To that I would add religion's ability to give us the power to manifest our ideal selves in the physical realm as well as the sphere of ideas. While I cannot explain it, I would be a fool to ignore it, though it is clearly not in my scope to harness it. That is more truly the realm of the priest, the roshi, the imam. As a doctor, I must remain ecumenical to best serve my patients.
To me, this day marks both a beginning and an end. It is the end of the work year for me, and over the next week of "vacation," I lay the foundations for beginning the new year. I am looking forward to the changes I hope to bring about, both personally and in my practice. And I know that this question, the role of spirituality in health, will be one which will invite me back to ponder its challenges throughout this year. I am looking forward to the conversation about to ensue.

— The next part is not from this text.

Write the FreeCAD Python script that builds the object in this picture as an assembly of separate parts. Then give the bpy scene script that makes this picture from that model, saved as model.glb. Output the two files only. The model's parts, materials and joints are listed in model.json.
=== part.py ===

And I am also, as always, incredibly thankful to my patients who continue to be my most influential teachers. Thank all of you for your trust in me, and thank you for permitting me to join you down the short segment of your path that we are traveling together. I hope my guidance has not led you astray, but assisted you to become more of who you want to be.
And to all of the readers of my blog, thank you for your attention and your feedback. You encourage me to continue these public musings and consider new topics and new approaches.
Happy Holidays to all! I look forward to seeing you in 2012.